Personal information
- Full name: Cameron Hitchcock
- Born: 3 July 1990 (age 36)
- Original team: Glenelg (SANFL)
- Draft: No. 12, 2010 Rookie Draft, Port Adelaide
- Height: 176 cm (5 ft 9 in)
- Weight: 73 kg (161 lb)
- Position: Forward

Playing career^{1}
- Years: Club / Games (Goals)
- 2010–2014: Port Adelaide / 29 (31)
- ^{1} Playing statistics correct to the end of 2014.

= Cameron Hitchcock =

Australian rules footballer

Cameron Hitchcock (born 3 July 1990) is a former professional Australian rules footballer who played for the Port Adelaide Football Club in the Australian Football League (AFL).

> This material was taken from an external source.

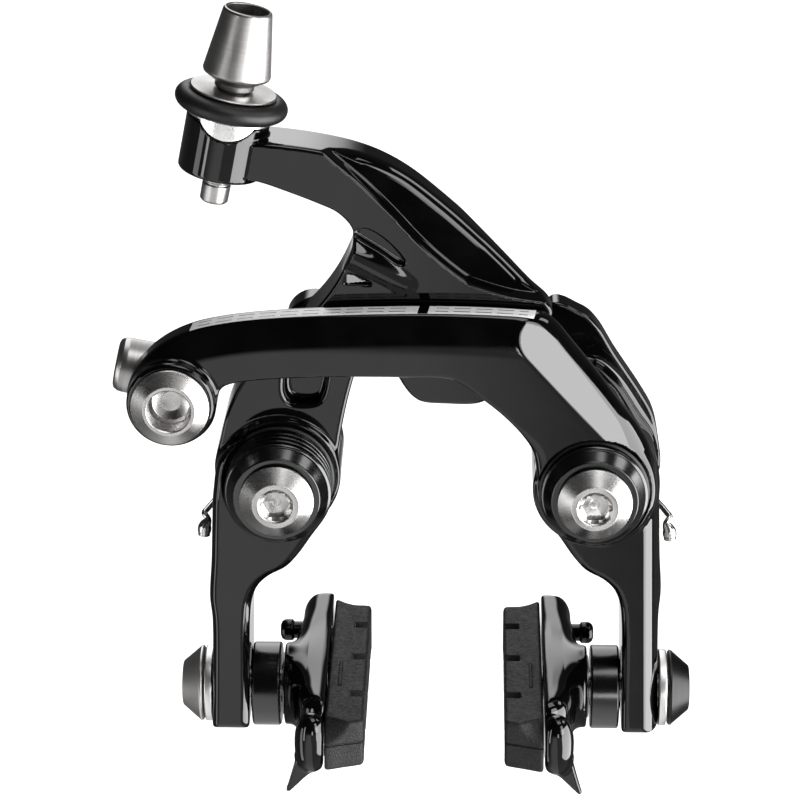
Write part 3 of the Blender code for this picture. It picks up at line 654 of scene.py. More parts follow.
def front_arm(x, y, z):
    d = field_blade(x, z)
    front = blade_front(x, z)
    blade = smax(d, (front - y) * 0.93, 0.75 + 1.5 * ease(x, 15.0, 22.0) + 1.6 * ease(-z, -16.0, -8.0) * ease(x, 30.0, 36.0))
    blade = smax(blade, y + 20.0, 1.2)
    web = extrude(field_web(x, z), y, -21.0, -5.8, 0.8)
    cheek = extrude(field_cheek(x, z), y, -6.5, -0.8, 0.6)
    leg = chamfered(field_leg_right(x, z), y, -24.0, -6.0, 0.8, 1.2, 0.45)
    # Outside of the leg: a straight flat, then a side face that leans back
    flat = x - 41.04 + 0.0274 * z
    leg = smax(leg, (flat - 24.0 - y) * 0.70711, 0.3)
    leg = smax(leg, (flat - 1.7) * 0.92 - (y + 22.4) * 0.39, 0.3)
    radius = np.sqrt((x - PIVOT_X) ** 2 + z ** 2)
    boss = cylinder_y(x, y, z, PIVOT_X, 0, 12.0, -25.9, -1.1, 0.6)
    anchor = cylinder_y(x, y, z, ANCHOR[0], ANCHOR[1], 8.6, -30.0, -19.7, 0.9)
    solid = smin(blade, web, 1.2)
    solid = smin(solid, cheek, 1.5)
    solid = smin(solid, leg, 1.2)
    solid = smin(solid, boss, 0.8)
    solid = smin(solid, anchor, 1.3)
    collar = smax(radius - 11.2, y - RIGHT_BOSS_Y, 0.3)
    solid = smax(solid, -collar, 0.35)
    bore = smin(smax(radius - 8.75, y + 6.2, 0.2), smax(radius - 9.4, -(y + 5.2), 0.2), 0.1)
    solid = smax(solid, -smin(bore, radius - 6.6, 0.1), 0.3)
    notch = smax(smax(np.abs(x - 40.0) - 7.5, np.abs(y + 2.0) - 3.0, 0.2), np.abs(z + 9.8) - 2.4, 0.2)
    solid = smax(solid, -notch, 0.3)
    hole = np.sqrt((x - ANCHOR[0]) ** 2 + (z - ANCHOR[1]) ** 2) - 5.3
    solid = smax(solid, -hole, 0.4)
    pin = smax(np.sqrt((x - LINK[0]) ** 2 + (z - LINK[1]) ** 2) - 2.4, -(y + 24.6), 0.2)
    solid = smax(solid, -pin, 0.3)
    up = np.clip(z, PAD_BOLT[1] - 1.5, PAD_BOLT[1] + 4.5)
    pad_slot = smax(np.sqrt((y - PAD_BOLT[0]) ** 2 + (z - up) ** 2) - 3.35, 30.0 - x, 0.2)
    return smax(solid, -pad_slot, 0.3)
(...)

Cameron was born on the Eyre Peninsula in the little country town of Elliston, South Australia, and lived there before moving to Adelaide with his family and attended Sacred Heart College, Adelaide.

He made his debut for Port in the opening round of the 2010 NAB Cup, impressing with his pace and goal sense.

In his first season, Hitchcock was elevated onto the senior list and played in 17 games, kicking 20 goals. He won Port Adelaide's best first-year player award. He was upgraded to the main list for the 2011 season. Hitchcock was delisted at the end of the 2014 season, after a string of shoulder, hamstring, and foot injuries derailed his career.

In 2016, Hitchcock played for the South Australian National Football League (SANFL) club South Adelaide and was selected in the 2016 West End SANFL State Team.